From: Henri Sivonen <hsivonen@iki.fi>
Date: Tue, 20 Dec 2011 16:14:25 +0200
Message-ID: <CAJQvAue2UyQ77sRG86Q2ATVdtbMZbnRNyoYkhMP-fK9187JpLQ@mail.gmail.com>

On Tue, Oct 18, 2011 at 3:47 AM, Ian Hickson <ian at hixie.ch> wrote:

>> 2) I can't get all of the parser tests from html5lib to pass with this
>> algorithm as it is currently written. ?In particular, there are 5 tests in
>> testdata/tree-construction/tests9.dat of this basic form:
>>
>> <!DOCTYPE html><body><table><math><mi>foo</mi></math></table>
>>
>> As the spec is written, the <mi> tag is a text integration point, so the "foo"
>> text token is handled like regular content, not like foreign content.
>
> Oh, my, yeah, that's all kinds of wrong.
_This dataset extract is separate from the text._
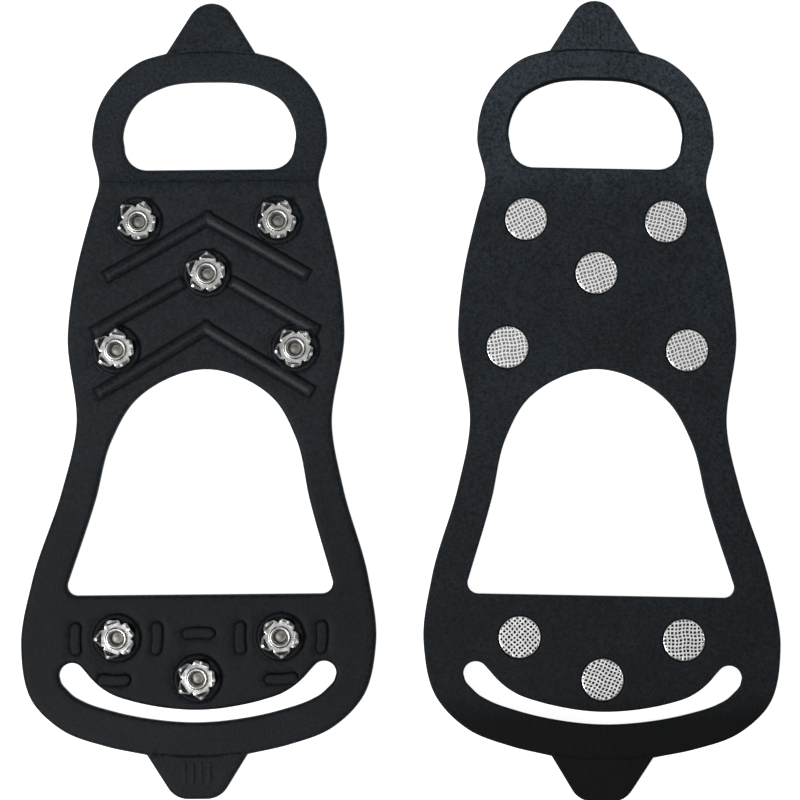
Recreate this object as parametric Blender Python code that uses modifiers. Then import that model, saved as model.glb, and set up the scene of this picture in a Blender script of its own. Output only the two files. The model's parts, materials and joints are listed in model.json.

The text node should be handled
> as if it was in the "in body" mode, not as if it was "in table". I'll have
> to study this closer.
>
> I think this broke when we moved away from using an insertion mode for
> foreign content.
>
> Henri, do you know how Gecko gets this right currently?

The tree builder in Gecko always uses an accumulation buffer that gets
flushed when the tree builder sees and end tag token or a start tag
token.

-- 
Henri Sivonen
hsivonen at iki.fi
http://hsivonen.iki.fi/

Received on Tuesday, 20 December 2011 06:14:25 UTC